First Committee Member

Stephen F. Zdzinski - Committee Chair

Second Committee Member

Joyce A. Jordan - Committee Member

Third Committee Member

Robert H. Gower - Committee Member

Abstract

The purpose of this study was to determine the status of composition as a teaching tool in the US and UK and to compare the findings of the two countries. In order to achieve this purpose, the following research questions were formulated: How common is the teaching of composition in US and UK schools? How does composition compare to other classroom activities in US and UK schools in terms of instructional time, variety, and emphasis? What kinds of compositional activities are used most frequently? What reasons do teachers cite for teaching or not teaching composition in their classrooms, and how do these reasons differ by country? How do teachers overcome challenges to composition and how do these practices differ by country? For each country, what combination of teacher characteristics best predict the use of composition as a classroom teaching technique? Data were collected using an online survey instrument developed by the researcher based on that used in a more localized study by Strand (2006). Findings were based on responses from three hundred and nine participants from the UK (n = 117) and the US (n = 192). Results indicate that composition teaching is far more prevalent in the UK, with a greater variety of activities, focus on experience and creativity, group work and integration with other curriculum areas.
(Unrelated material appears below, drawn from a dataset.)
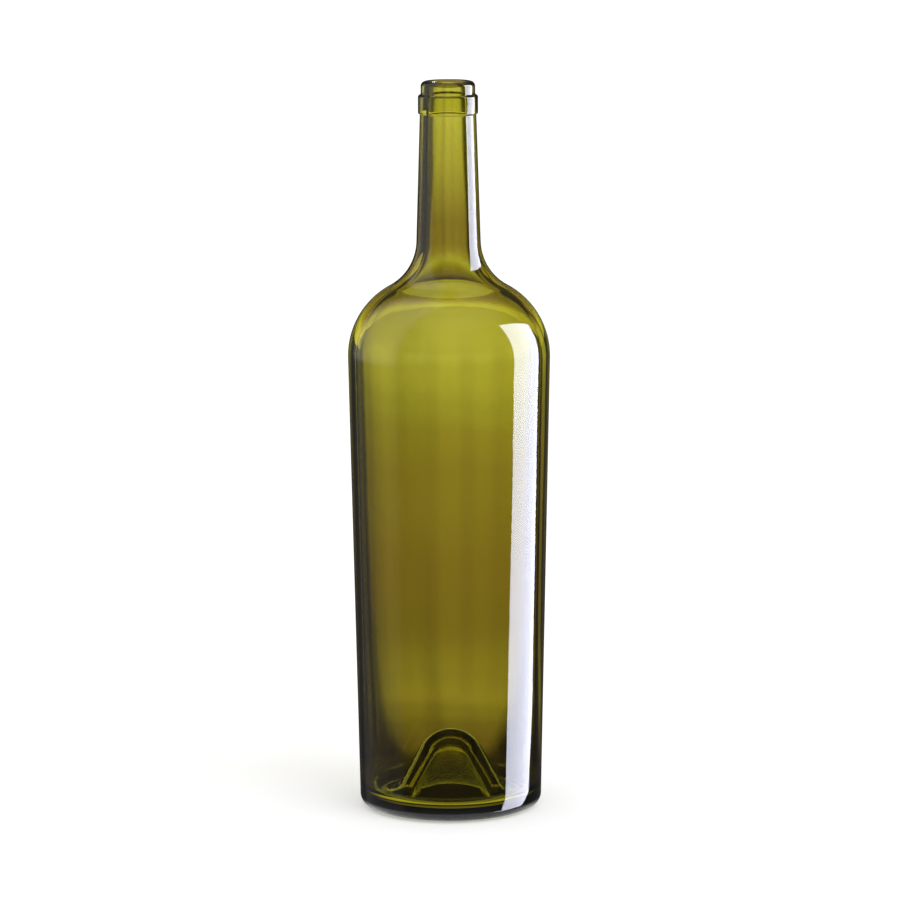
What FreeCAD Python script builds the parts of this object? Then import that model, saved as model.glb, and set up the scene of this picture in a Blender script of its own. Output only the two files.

US composition teaching is characterized by notation-focused highly-prescriptive tasks, with the favored mode being individual composition. Needs identified include: a greater provision of technology in US music classrooms, more extensive training and support for UK general teachers who teach music and the further promotion of composition in the US, highlighting its integration with listening and performing in order to provide a more rounded curriculum.